The Better Move: Audit Before They Audit You
Before any of these services forces the issue, it's worth sitting down and working out what your household is actually watching.
Start by listing every streaming service your family pays for and who actually uses each one. You may find that two services overlap heavily, or that one hasn't been touched in four months. SubHome's family dashboard makes this easy — everyone in the household can see what's active, which helps surface the ones nobody's really using anymore.
Once you know what you're keeping, the question becomes: which services have a family or multi-household plan worth paying for?
What the Family Plans Actually Cost
Here's a quick comparison of the major streaming services and their current household options:
| Service | Standard Plan | Extra Member | Family Plan |
|---|---|---|---|
| Netflix | ~€18/mo (ad-free) | ~€9/mo per person | No dedicated family plan |
| Disney+ | ~€14/mo (Premium) | ~€10/mo per person | Bundled with Hulu |
| Max | ~€16/mo (Ad-Free) | ~€6/mo (coming 2026) | No dedicated family plan |
| Spotify | ~€12/mo (Individual) | — | ~€17/mo (Family, up to 6) |
| Apple TV+ | ~€10/mo | — | Included in Apple One Family |
For Spotify specifically, the Family plan is one of the clearest wins in subscription land: six separate accounts with their own playlists and recommendations for €17 instead of €12 per person. If you have three or more family members on individual Spotify plans, the maths is obvious.
For video streaming, the calculus is messier. Netflix's Standard plan with one Extra Member already hits €27/mo. That's before you've added anything else. The honest answer for most families is: you probably can't afford to keep everything.
Trim the Stack, Then Formalise What Stays
This is actually a useful moment to reassess what your family is collectively paying for streaming. The crackdowns are forcing a conversation that was easy to avoid when everything just worked quietly in the background.
A few questions worth asking together:
- Do we have two services with a lot of the same content? (Disney+ and Max have minimal overlap; Netflix and Amazon Prime overlap more.)
- Is there a service we're only keeping for one show? (That one is usually cancellable until the next season drops.)
- Would an annual plan on the services we definitely keep save us money over twelve months?
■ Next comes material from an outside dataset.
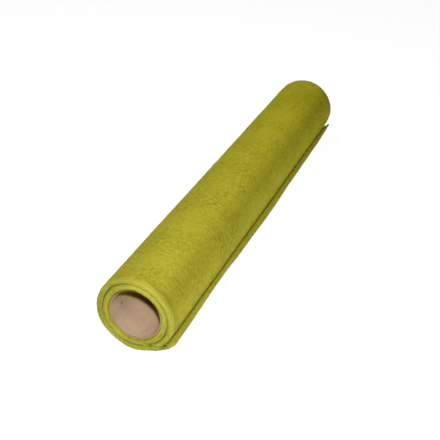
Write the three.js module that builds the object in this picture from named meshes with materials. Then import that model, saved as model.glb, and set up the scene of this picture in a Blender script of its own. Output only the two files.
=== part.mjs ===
// A short roll of thick needle-felted non-woven cloth, wound two turns round a thin cardboard tube.
// Millimetres, +Z up. The roll lies along Y and rests on a narrow flat at Z = 0 under its axis; the origin is
// the middle of that flat. Angles go round the axis from straight down, through +X, as the cloth is wound.

import * as THREE from 'three';

// Driving sizes
const clothWidth = 450;       // along the roll
const tubeBore = 40;          // inside diameter of the cardboard tube
const tubeWall = 1.2;
const tubeSetBack = 1.7;      // how far each end of the tube lies inside the end of the roll
const tubeClearance = 0.3;    // between the tube and the cloth on it
const turnGap = 0.35;         // between one turn of cloth and the next
const restHeight = 31.6;      // from the surface up to the axis, a little less than the roll's radius
const stepDegrees = 7.5;      // between the section's points, a whole number of them to the turn
const crossSections = 13;     // along the roll, both ends included

// Thickness of the cloth as it is wound. It starts thin, where the inner end is pressed down on the tube, and each
// later turn is squeezed where it rides over that start. The soft turns share the rest of the roll unevenly.
const winding = [
  { degrees: 22.5, thickness: 0.8 },
  { degrees: 30, thickness: 3.3 },
  { degrees: 37.5, thickness: 4.3 },
  { degrees: 45, thickness: 4.6 },
  { degrees: 60, thickness: 4.7 },
  { degrees: 90, thickness: 4.5 },
  { degrees: 120, thickness: 4.1 },
  { degrees: 165, thickness: 4.3 },
  { degrees: 187.5, thickness: 5 },
  { degrees: 210, thickness: 5.6 },
  { degrees: 232.5, thickness: 5.2 },
  { degrees: 255, thickness: 4.5 },
  { degrees: 285, thickness: 4.1 },
  { degrees: 345, thickness: 4.1 },
  { degrees: 360, thickness: 4.2 },
  { degrees: 375, thickness: 4.7 },
  { degrees: 382.5, thickness: 4.9 },
  { degrees: 390, thickness: 3.7 },
  { degrees: 397.5, thickness: 3.9 },
  { degrees: 405, thickness: 4.3 },
  { degrees: 420, thickness: 5 },
  { degrees: 450, thickness: 5.5 },
  { degrees: 480, thickness: 5.9 },
  { degrees: 525, thickness: 5.7 },
  { degrees: 547.5, thickness: 5 },
  { degrees: 570, thickness: 4.4 },
  { degrees: 592.5, thickness: 4.8 },
  { degrees: 615, thickness: 5.5 },
  { degrees: 645, thickness: 5.9 },
  { degrees: 720, thickness: 5.9 },
  { degrees: 735, thickness: 5.4 },
  { degrees: 742.5, thickness: 4.9 },
  { degrees: 750, thickness: 4.3 },
  { degrees: 757.5, thickness: 4 },
  { degrees: 765, thickness: 4.5 },
  { degrees: 773, thickness: 4.9 },
];

// The loose outer end along the roll: where its cut edge stops, how thick the edge is and how far it stands
// off the turn below. It wanders, as a hand-cut edge does, and its far corner is thin and lifts.
const looseEnd = [
  { along: 0, degrees: 783, thickness: 4.8, standOff: 0.4 },
  { along: 0.2, degrees: 782, thickness: 3.9, standOff: 0.3 },
  { along: 0.35, degrees: 781, thickness: 4.8, standOff: 0.5 },
  { along: 0.5, degrees: 782, thickness: 5.3, standOff: 0.7 },
  { along: 0.65, degrees: 783, thickness: 4.8, standOff: 0.6 },
  { along: 0.87, degrees: 782, thickness: 4.6, standOff: 0.4 },
  { along: 0.94, degrees: 781, thickness: 3.6, standOff: 0.9 },
  { along: 1, degrees: 780, thickness: 2.2, standOff: 1.9 },
];

const feltMaterial = new THREE.MeshStandardMaterial({ color: '#a8a032', roughness: 0.95, metalness: 0 });
const cardboardMaterial = new THREE.MeshStandardMaterial({ color: '#b9946c', roughness: 0.85, metalness: 0 });

const tubeRadius = tubeBore / 2 + tubeWall;
const firstRadius = tubeRadius + tubeClearance;
const windingStart = winding[0].degrees;
const windingEnd = winding[winding.length - 1].degrees;

// A column of a table at a place between two of its rows, eased so that it has no corner at a row.
function tableValue(rows, key, column, place) {
  const next = rows.findIndex((row) => row[key] > place);
  if (next === 0) {
    return rows[0][column];
  }
  if (next < 0) {
    return rows[rows.length - 1][column];
  }
  const before = rows[next - 1];
  const after = rows[next];
  const share = (place - before[key]) / (after[key] - before[key]);
  return THREE.MathUtils.lerp(before[column], after[column], THREE.MathUtils.smoothstep(share, 0, 1));
}

// Each turn lies on the turn below, and the first one on the tube.
function innerRadius(degrees) {
  if (degrees - 360 < windingStart) {
    return firstRadius;
  }
  return outerRadius(degrees - 360) + turnGap;
}

function outerRadius(degrees) {
  return innerRadius(degrees) + tableValue(winding, 'degrees', 'thickness', degrees);
}

// The point at an angle and radius, kept above the surface that the roll rests on.
function pointAt(degrees, radius) {
  const angle = THREE.MathUtils.degToRad(degrees);
  return new THREE.Vector2(radius * Math.sin(angle), Math.max(0, restHeight - radius * Math.cos(angle)));
}

// The cloth's outline across the roll: out along its outer side, over the cut edge and back along its inner side.
function clothSection(along) {
  const endDegrees = tableValue(looseEnd, 'along', 'degrees', along);
  const endThickness = tableValue(looseEnd, 'along', 'thickness', along);
  const standOff = tableValue(looseEnd, 'along', 'standOff', along);
  const outerSide = [];
  const innerSide = [];
  for (let degrees = windingStart; degrees < windingEnd; degrees += stepDegrees) {
    outerSide.push(pointAt(degrees, outerRadius(degrees)));
    innerSide.push(pointAt(degrees, innerRadius(degrees)));
  }
  const endInner = innerRadius(endDegrees) + standOff;
  outerSide.push(pointAt(endDegrees, endInner + endThickness));
  innerSide.push(pointAt(endDegrees, endInner));
  return [...outerSide, ...innerSide.reverse()];
}

// A closed solid through outlines that all have the same number of points, set out evenly along Y.
function loft(outlines, length) {
  const count = outlines[0].length;
  const last = outlines.length - 1;
  const positions = [];
  const faces = [];
  outlines.forEach((outline, row) => {
    const y = length * (row / last - 0.5);
    outline.forEach((point) => positions.push(point.x, y, point.y));
  });
  for (let row = 0; row < last; row += 1) {
    for (let i = 0; i < count; i += 1) {
      const near = row * count + i;
      const nearNext = row * count + (i + 1) % count;
      faces.push(near, near + count, nearNext, nearNext, near + count, nearNext + count);
    }
  }
  const firstCap = THREE.ShapeUtils.triangulateShape(outlines[0], []);
  const lastCap = THREE.ShapeUtils.triangulateShape(outlines[last], []);
  firstCap.forEach(([a, b, c]) => faces.push(a, b, c));
  lastCap.forEach(([a, b, c]) => faces.push(last * count + a, last * count + c, last * count + b));
  const geometry = new THREE.BufferGeometry();
  geometry.setAttribute('position', new THREE.Float32BufferAttribute(positions, 3));
  geometry.setIndex(faces);
  geometry.computeVertexNormals();
  return geometry;
}

function makeCloth() {
  const outlines = [];
  for (let i = 0; i < crossSections; i += 1) {
    outlines.push(clothSection(i / (crossSections - 1)));
  }
  const cloth = new THREE.Mesh(loft(outlines, clothWidth), feltMaterial);
  cloth.name = 'felt_cloth';
  return cloth;
}

function makeTube() {
  const half = clothWidth / 2 - tubeSetBack;
  const profile = [
    new THREE.Vector2(tubeRadius, -half),
    new THREE.Vector2(tubeRadius, half),
    new THREE.Vector2(tubeBore / 2, half),
    new THREE.Vector2(tubeBore / 2, -half),
    new THREE.Vector2(tubeRadius, -half),
  ];
  const tube = new THREE.Mesh(new THREE.LatheGeometry(profile, 360 / stepDegrees), cardboardMaterial);
  tube.name = 'cardboard_tube';
  tube.position.z = restHeight;
  return tube;
}

const roll = new THREE.Group();
roll.add(makeTube(), makeCloth());

export default roll;
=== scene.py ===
"""A short roll of thick needle-felted cloth on a cardboard tube, with its loose fibres, finishes and stage.

Metres, +Z up. The roll lies along Y. Angles go round its axis in degrees from straight down, through +X, and
keep counting from turn to turn as the cloth is wound.
"""

import math

import bpy
import numpy as np
from mathutils import Color, Matrix, Vector


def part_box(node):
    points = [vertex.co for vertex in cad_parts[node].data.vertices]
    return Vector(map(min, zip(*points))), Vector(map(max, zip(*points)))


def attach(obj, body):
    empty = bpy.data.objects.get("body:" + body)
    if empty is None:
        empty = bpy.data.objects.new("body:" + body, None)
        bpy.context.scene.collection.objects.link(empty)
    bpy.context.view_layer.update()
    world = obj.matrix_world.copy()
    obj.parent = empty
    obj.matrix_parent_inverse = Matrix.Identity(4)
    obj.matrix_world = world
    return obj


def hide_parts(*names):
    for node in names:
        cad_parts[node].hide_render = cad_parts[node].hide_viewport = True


bl_info = {
    "name": "Felt roll",
    "version": (1, 0, 0),
    "blender": (4, 5, 0),
    "location": "3D View > Sidebar > Felt roll",
    "description": "Makes the wound felt cloth, its cardboard tube and the stage they stand on",
    "category": "Mesh",
}

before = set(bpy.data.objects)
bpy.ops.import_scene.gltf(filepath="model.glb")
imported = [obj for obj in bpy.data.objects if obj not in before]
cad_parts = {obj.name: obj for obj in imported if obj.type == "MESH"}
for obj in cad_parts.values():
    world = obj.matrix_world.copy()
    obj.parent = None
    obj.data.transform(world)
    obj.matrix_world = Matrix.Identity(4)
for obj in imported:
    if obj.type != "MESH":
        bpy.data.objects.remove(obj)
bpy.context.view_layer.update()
BODY = "root"

CLOTH_LOW, CLOTH_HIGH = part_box("felt_cloth")
TUBE_LOW, TUBE_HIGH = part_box("cardboard_tube")
TUBE_RADIUS = (TUBE_HIGH.x - TUBE_LOW.x) / 2
AXIS_HEIGHT = (TUBE_HIGH.z + TUBE_LOW.z) / 2
HALF_CLOTH = (CLOTH_HIGH.y - CLOTH_LOW.y) / 2
HALF_TUBE = (TUBE_HIGH.y - TUBE_LOW.y) / 2

FULL_TURN = 360.0
TUBE_CLEARANCE = 0.0003
TURN_GAP = 0.00035
PRESSED_SHARE = 0.7  # how much of that gap closes where a turn is pressed against the next one
ROLL_RADIUS = 0.032

# Thickness of the cloth as it is wound. It starts thin where the inner end is pressed on the tube, and each
# later turn is squeezed where it rides over that start. The soft turns share the rest of the roll unevenly.
WINDING = (
    # degrees, thickness in metres
    (22.5, 0.0008), (30, 0.0033), (37.5, 0.0043), (45, 0.0046), (60, 0.0047), (90, 0.0045), (120, 0.0041),
    (165, 0.0043), (187.5, 0.0050), (210, 0.0056), (232.5, 0.0052), (255, 0.0045), (285, 0.0041),
    (345, 0.0041), (360, 0.0042), (375, 0.0047), (382.5, 0.0049), (390, 0.0037), (397.5, 0.0039),
    (405, 0.0043), (420, 0.0050), (450, 0.0055), (480, 0.0059), (525, 0.0057), (547.5, 0.0050),
    (570, 0.0044), (592.5, 0.0048), (615, 0.0055), (645, 0.0059), (720, 0.0059), (735, 0.0054),
    (742.5, 0.0049), (750, 0.0043), (757.5, 0.0040), (765, 0.0045), (773, 0.0049),
)
WINDING_START = WINDING[0][0]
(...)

SubHome can remind you 7 days before any renewal — which is exactly the window you need to cancel a service before you're charged for another month or year. It's a small thing, but it's the difference between a deliberate choice and a passive auto-renew.
What to Do Right Now
If you know someone else is currently using your account on a service that's enforcing household rules, it's worth a quick conversation now rather than waiting for a disruptive block screen to do it for you. Decide together whether it makes sense to add them as an Extra Member, switch to a family plan, or go their own way.
Then set up renewal alerts on anything you're formalising. Streaming prices have shifted a lot in the past two years, and the add-on fees being introduced now are almost certainly not the final word. The families who feel in control of their streaming spend are the ones who notice changes as they happen — not after a year of quietly paying more.